# 21rs Bypass..no Hot Water



## BlueSky (Aug 26, 2006)

Hi all.....

We are dewinterizing our (brand new) TT (for the first time) as we speak and am wondering if the valve for the hot water tank is in bypass or not. We have NO HOT WATER ON ELECTRIC.....This is what we have done.....

1) Removed the wardrobe drawer and saw that the the valve/lever was horizontal and there was antifreeze in the line. 
2) Switched the valve to vertical, the antifreeze ran out, the lines are now clear. (Left the valve that way)

Still no hot water. Panel light is red, breaker is on.

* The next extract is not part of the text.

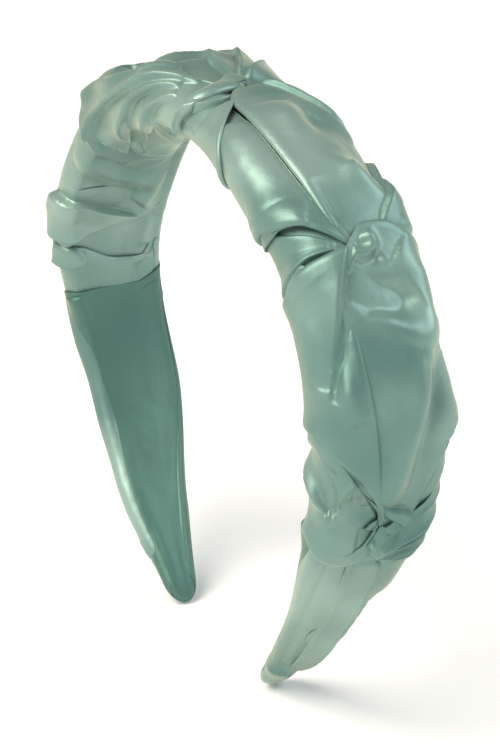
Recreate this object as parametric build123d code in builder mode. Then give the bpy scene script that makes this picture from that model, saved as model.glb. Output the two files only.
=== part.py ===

UPDATE BUT STILL NEED HELP......THINK we were in bypass afterall. I moved the valve lever back to horizontal and heard a loud noise (think it was filling the water heater).--Hot water is a GO on LP but still cold on electric.

HELP!


----------



## thunderbird (Aug 27, 2006)

I was about to ask the same basic question. I am de-winterizing our 29BHS for the first time, and can't get hot water either way. I was careful to make sure there was water in there before I hit the water heater button, but the manual talks about lighting the pilot light. I understand that, but just can not figure out where that is. It says I woill have either a "White Robinson" or another brand, but I can't tell. Can anyone help with this?

Thanks.

UPDATE:

I went back out and "rycycled" the gas. (Turned it on an off). What do you know... I heard the whoosh of the gas and now it's cooking hot water. That damn water heater manual is deceptive!


----------



## Katrina (Dec 16, 2004)

thunderbird said:


> Hi all.....
> 
> We are dewinterizing our (brand new) TT (for the first time) as we speak and am wondering if the valve for the hot water tank is in bypass or not. We have NO HOT WATER ON ELECTRIC.....This is what we have done.....
> 
> ...


Did it ever work on electric or had you ever tried it?
Some new owners have found loose wires preventing it from running on electric.
If the electric was turned on even for a minute without water in the tank, then the heating element is toast.
If you're sure the tank has water in it and the breaker is on, then it should heat. No heat and a trip to the dealer is in order, Unless you have some electrical knowledge and feel like doing a little trouble shooting.


----------



## BlueSky (Aug 26, 2006)

Did it ever work on electric or had you ever tried it?
Some new owners have found loose wires preventing it from running on electric.
If the electric was turned on even for a minute without water in the tank, then the heating element is toast.
If you're sure the tank has water in it and the breaker is on, then it should heat. No heat and a trip to the dealer is in order, Unless you have some electrical knowledge and feel like doing a little trouble shooting.

Hmmmmm...bet we fried the heating element when we thought we were off bypass and there was water in the tank. Suppose we'll have to head off to the dealer before our maiden voyage on Wednesday.









Thanks for the help!!!!


----------



## justinsnow0 (Feb 5, 2007)

Bluesky is right, you fried the electric heating element.


----------